2015 was the year Microsoft CEO Satya Nadella made his mark.

After succeeding Steve Ballmer in 2014, Nadella endured a painful honeymoon period, cleaning up the $7.5 billion mess that was Ballmer’s ill-advised Nokia acquisition. He laid off 18,000 workers and then another 7,800 earlier this year.

But the cleansing was done and by the end of 2015, Microsoft is on its strongest footing since the Bill Gates days. It was an impressive turnaround.

Nadella’s head was in the cloud, literally. The company’s cloud-based strategy has caught Wall Street’s attention, and company stock is up 18 percent this year — more than Apple, IBM, Oracle and its other main rivals. A new 52-week high earlier this month put the stock price within 10 percent of its all-time high in December of 1999 — peak Bill Gates era.

So how did he do it? By tying Microsoft’s flagship products — Office 365, the new Windows 10, and its web hosting service Azure — into the cloud.

Nadella also made the decision to release Windows 10 free to Windows users and designed the new OS to be device agnostic, able to run across platforms including PCs, smartphones, tablets, wearables and its Xbox franchise. He pleased developers by delivering an easy solution to porting existing third-party apps to the new OS. And Windows 10’s voice-activated assistant, Cortana, and new browser, Edge, offer enhanced security features like fingerprint and facial recognition, making it ideal for the cloud-based office of today.

A greater emphasis on hardware was also implemented, seeing Microsoft’s first branded laptops, and the success of the company’s convertible Surface tablet has opened up yet another path to the enterprise market.

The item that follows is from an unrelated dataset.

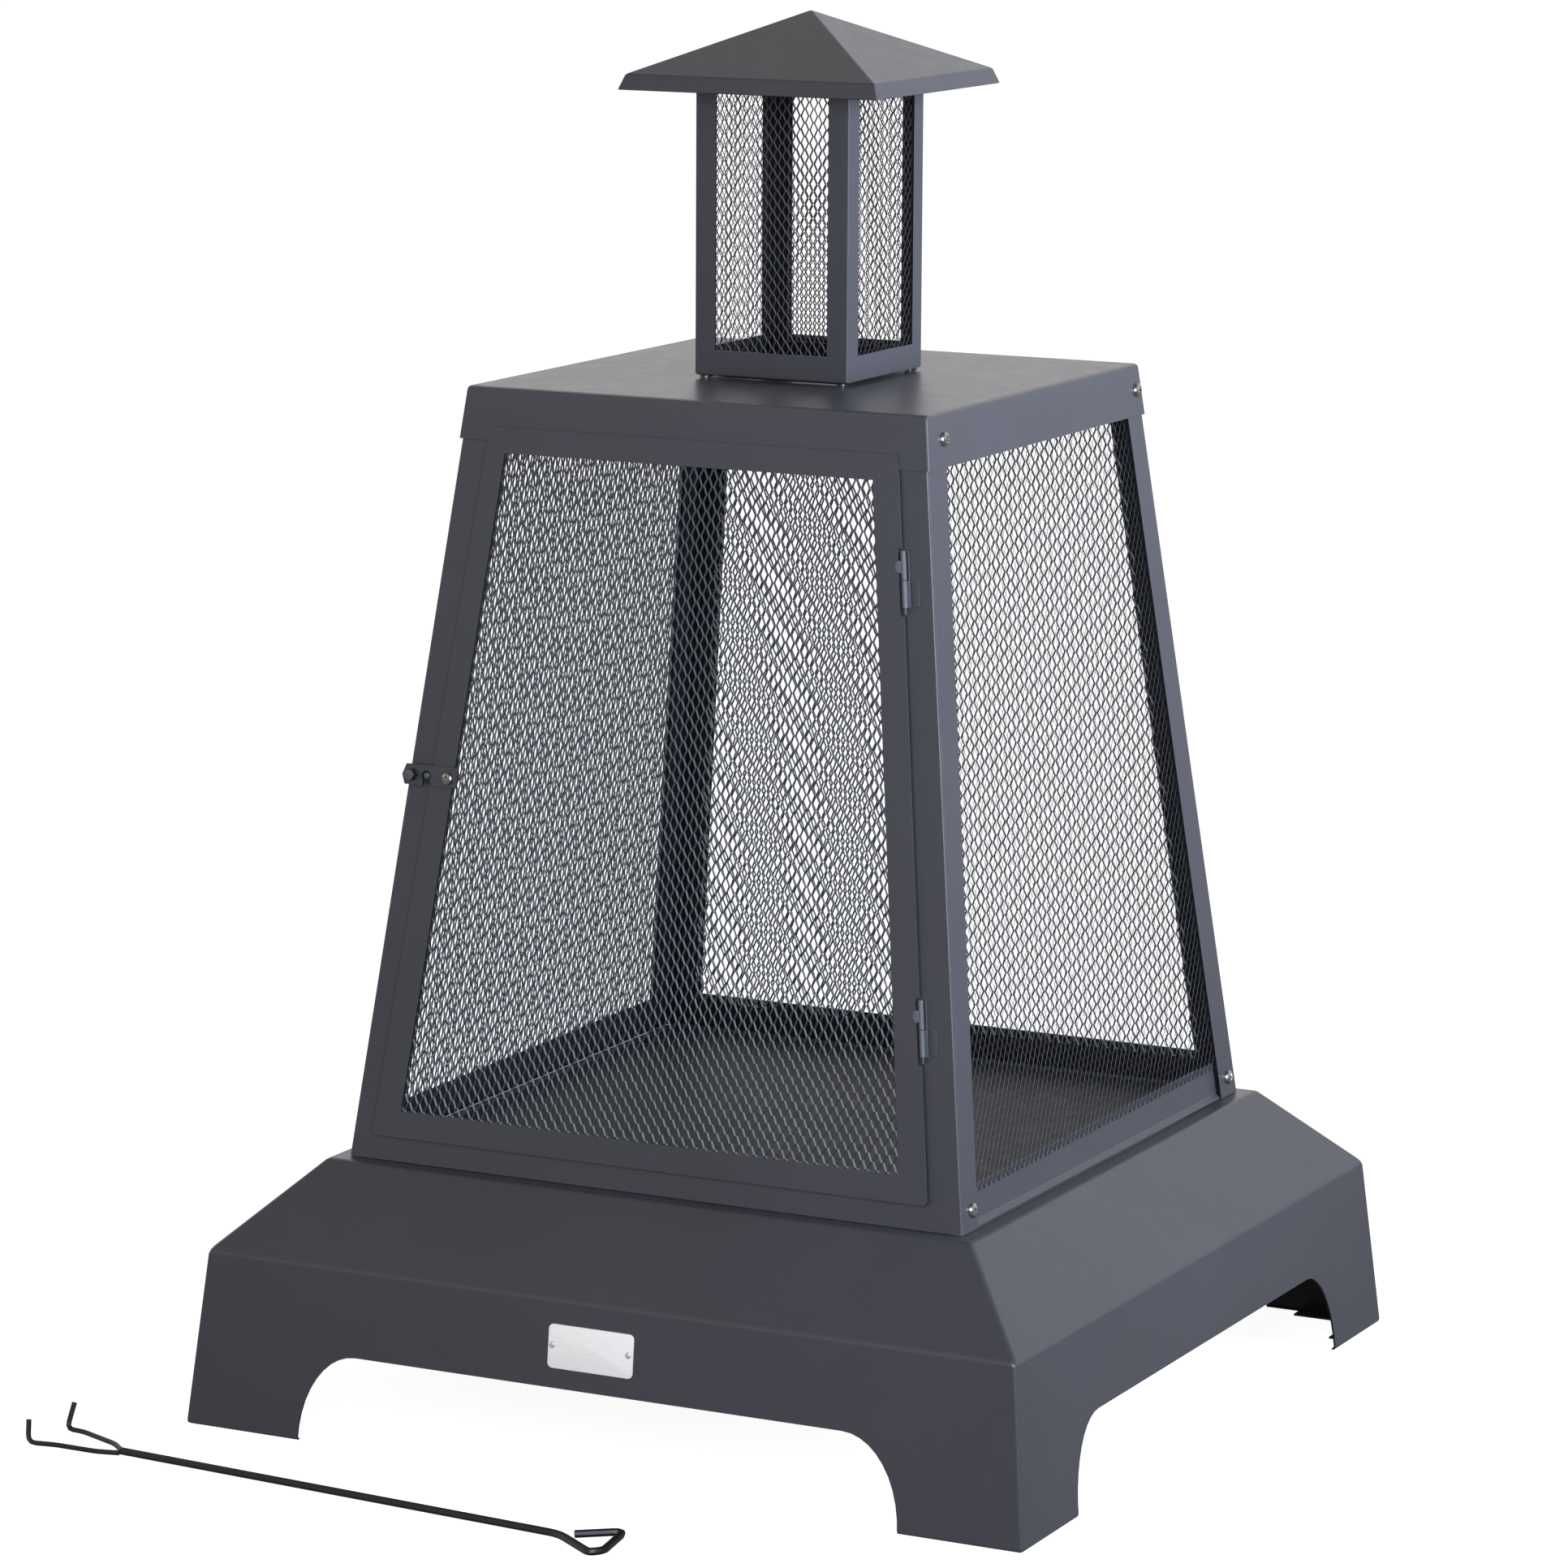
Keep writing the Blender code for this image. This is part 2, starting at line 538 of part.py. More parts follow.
# ---------------------------------------------------------------- firebox
def wall_skin(bottom, top, margin, depth, window):
    """Leaning sheet with a window, in the front wall's place; returns the bmesh and outer corners."""
    bm = bmesh.new()
    bmesh.ops.create_grid(bm, x_segments=1, y_segments=1, size=0.5)
    for vert in bm.verts:
        up = top if vert.co.y > 0 else bottom
        vert.co = on_wall(math.copysign(half_at(up) - margin, vert.co.x), up, -depth)
    inset = bmesh.ops.inset_region(bm, faces=bm.faces[:], thickness=0.01, use_boundary=True)["faces"]
    inner = next(face for face in bm.faces if face not in inset)
    outer = [vert for vert in bm.verts if vert not in inner.verts[:]]
    middle = (bottom + top) / 2
    for vert in inner.verts:
        low = vert.co.z < on_wall(0, middle, -depth).z
        corner = (0 if vert.co.x < 0 else 1) if low else (3 if vert.co.x < 0 else 2)
        vert.co = on_wall(*window[corner], -depth)
    bmesh.ops.delete(bm, geom=[inner], context="FACES_ONLY")
    return bm, outer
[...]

The net result of Nadella’s very good year is Microsoft’s swift transition from a company that primarily sold software to a cloud service leader and a serious player in the hardware business, with a higher level of transparency and a greater emphasis on the end-user.

For Nadella, it was a result of 23 years of being a part of Microsoft’s corporate culture, and realizing it was time for a change. It’s the pace of that change that has the industry standing up and taking notice.